“Serve Hashem with awe, and rejoice while trembling” (Psalms 2:11)
This appears to be a bit inconsistent. Joy does usually not accompany awe and tremors.
A chassid once came to the Alter Rebbe ( Rebbe Shneur Zalman of Liadi, author of Tanya), and presented him with a kvittel (petition), in which he enumerated his many needs. The AlterRebbe studied the kvittel and said, “It seems that you have given much thought to your needs. Have you also given much thought to why you are needed?”
The chassid was shaken up with this reprimand. He had been concentrating on his needs, but had not given too much thought to whether he was accomplishing the purpose for which he was created.
Yet, this sharp reprimand was uplifting. There is no depression worse than feeling worthless, that one serves no purpose. Being reminded that he was needed, that there was a special mission for which Hashem created him, was exhilarating.
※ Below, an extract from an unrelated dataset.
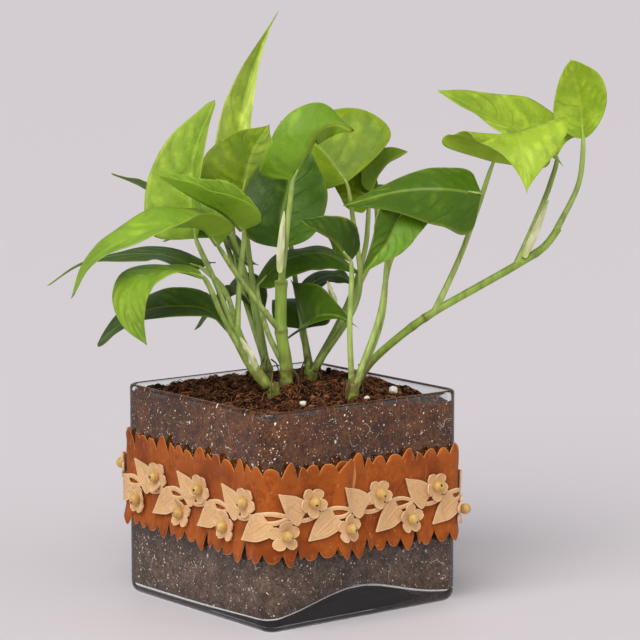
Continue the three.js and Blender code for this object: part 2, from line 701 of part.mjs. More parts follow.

The sefarim tell us that Hashem waits for our prayers and takes great pleasure in our mitzvos. The Psalmist says, “Fortunate is the person who fears Hashem, who has great desire for His mitzvos” (Psalms 112: ). One of the Chassidic masters said that the verse can also be read as “Fortunate is the person who fears Hashem,. He ( Hashem) has great desire for his mitzvos.” I.e., Hashem has great desire for the mitzvos of those who fear Him.
Thus, there can be joy amidst tremors. Tremors of awe, and joy in knowing how important one is to Hashem, and that one’s life has meaning.